The National Association of Social Workers, Washington Coalition of Sexual Assault Programs, Washington Chapter of the American Academy of Pediatrics, Washington Education Association and the Sexual Violence Law Center are among supporters of the sex ed bill, encouraging voters to approve Referendum 90.

The group Approve 90, Safe & Healthy Youth Washington, had raised $1.5 million as of Friday, according to the Washington Public Disclosure commission.

What do the opponents say?

Those opposed to the bill say it takes away local community and district say in what students should be taught. If districts develop their own curricula, it would add financial burden and detract focus from other core subjects. They also say it threatens to sexualize kids from a young age.
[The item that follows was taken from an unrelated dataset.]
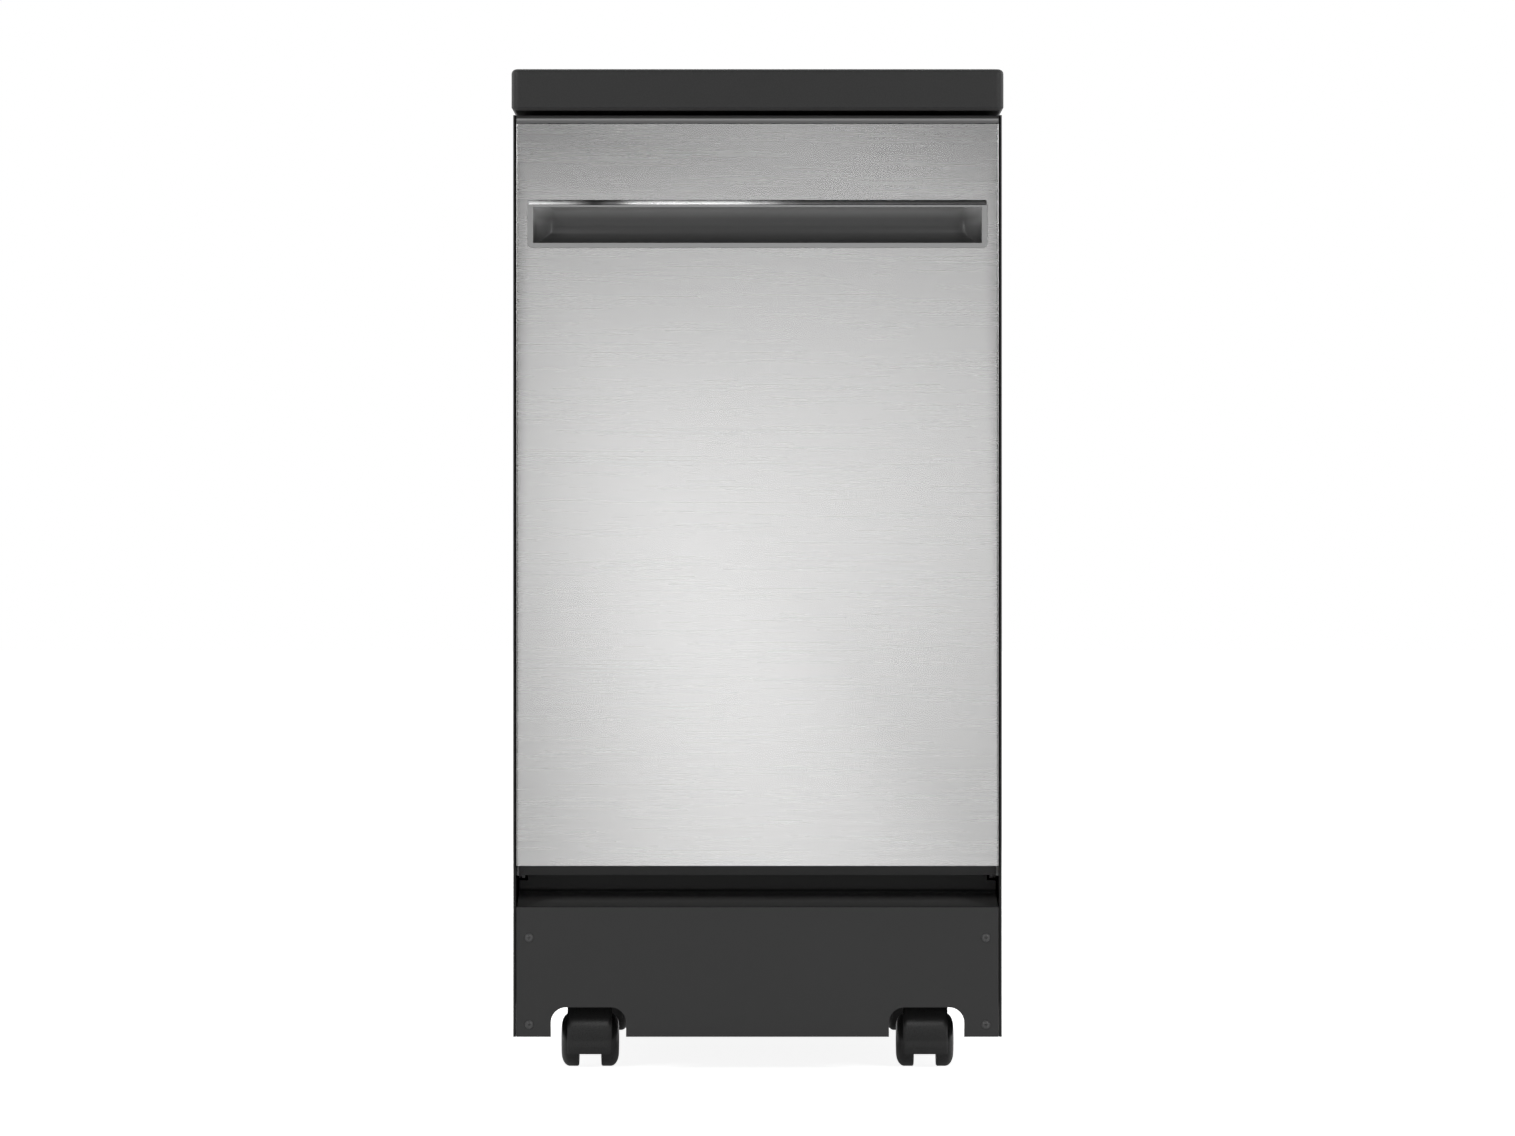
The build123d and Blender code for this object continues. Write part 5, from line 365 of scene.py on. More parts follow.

Much of the emphasis has been placed on concern over K-5 students being taught content inappropriate for their age.

Kathlen Wierschke , who has a graduate degree in social work and represents the Reject Referendum 90 campaign in the Tri-Cities, said opponents aren’t against sex ed.

“We’re not opposed to sex ed. It’s going through our schools. Some of our kids, a lot of our kids have already had sex ed,” said Wierschke. “There is a place and our kids need to be taught, and we do recognize that some parents don’t teach this to their children, so we understand the need for it to be taught in a different setting.”

She said there are good points to the curriculum. But she said she has concerns about some of the topics in OSPI-approved curriculum. For example, she said, teaching kids the anatomical name of body parts is understandable. But in at least one state-approved curriculum, she said there was explanation of body parts creating pleasure when touched. Wierschke said this is inappropriate for young kids, and could make the victims of sexual abuse feel an unwarranted sense of shame for not having had that response when they were victimized.

She said that while there is the option for school districts to create their own curriculum, it would require time and cost of small districts that couldn’t afford it. She said the bill’s minimum requirement of six lessons across K-12 would not provide enough time to address all of the requirements, making the burden greater than it might sound.

Wierschke also said she thought language translation requirements should have been written into the bill so that parents and guardians were guaranteed to have access for review in their own language, making it more feasible for them to opt out their students as desired.

She said districts should be strongly encouraged to offer sexual health education, but that no new requirement should be rolled out statewide.

“I don’t believe in any forced mandate,” she said. “Is there more our kids should be knowing? Probably … But I think it should be left to the parents and the school board to decide whether they’re going to implement (comprehensive sex ed) or not. And multiple districts around the state have done that. Forcing the remaining districts to do that, I don’t think is OK.”

Reject Ref-90, known as Parents for Safe Schools, has raised $366,000, according to the WPDC. The campaign has been endorsed by the Washington State Republican Party, My Family My Choice, and the state House and Senate Republican caucuses.